ABSTRACT

An intelligent transportation system is regarded as one of the most indispensable constituents within the context of the smart cities in a bid to realize highly safe and efficacious traffic flows. It facilitates vehicles to communicate with numerous other road entities and the supporting infrastructure via vehicle-to-everything communication to guarantee both safety-critical and non-safety (i.e., infotainment) applications. Nevertheless, road entities in such sort of an IoV network are also prone to a number of internal and external attacks with the former one unable to be identified via the classical security, i.e., cryptographic-based, schemes.
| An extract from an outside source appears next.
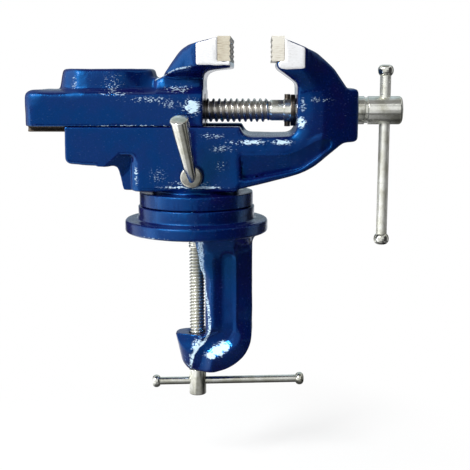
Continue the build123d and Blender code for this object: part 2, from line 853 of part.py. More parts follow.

In Chapter 4, a scalable hybrid trust model has been envisaged which is capable of ensuring both the real-time identification and eradication of multiple malicious vehicles via employing a composite metric (i.e., encompassing the weighted amalgamation of a vehicle's computed trust score and its corresponding available resources) to guarantee that the stringent performance requirements of the safety-critical vehicular applications could be entirely met. Also, a Hungarian algorithm based optimal role assignment scheme has been envisaged in a bid to select an optimal cluster head, proxy cluster head, and followers among members of a vehicular cluster for maximizing its overall efficacy. Furthermore, the notion of an adaptive threshold has been put forward for identifying and subsequently eliminating the smart malicious vehicles from the network in a timely manner, i.e., as soon as they start exhibiting an adverse behavior, to ensure that the network could not be manipulated for any sort of malicious gains.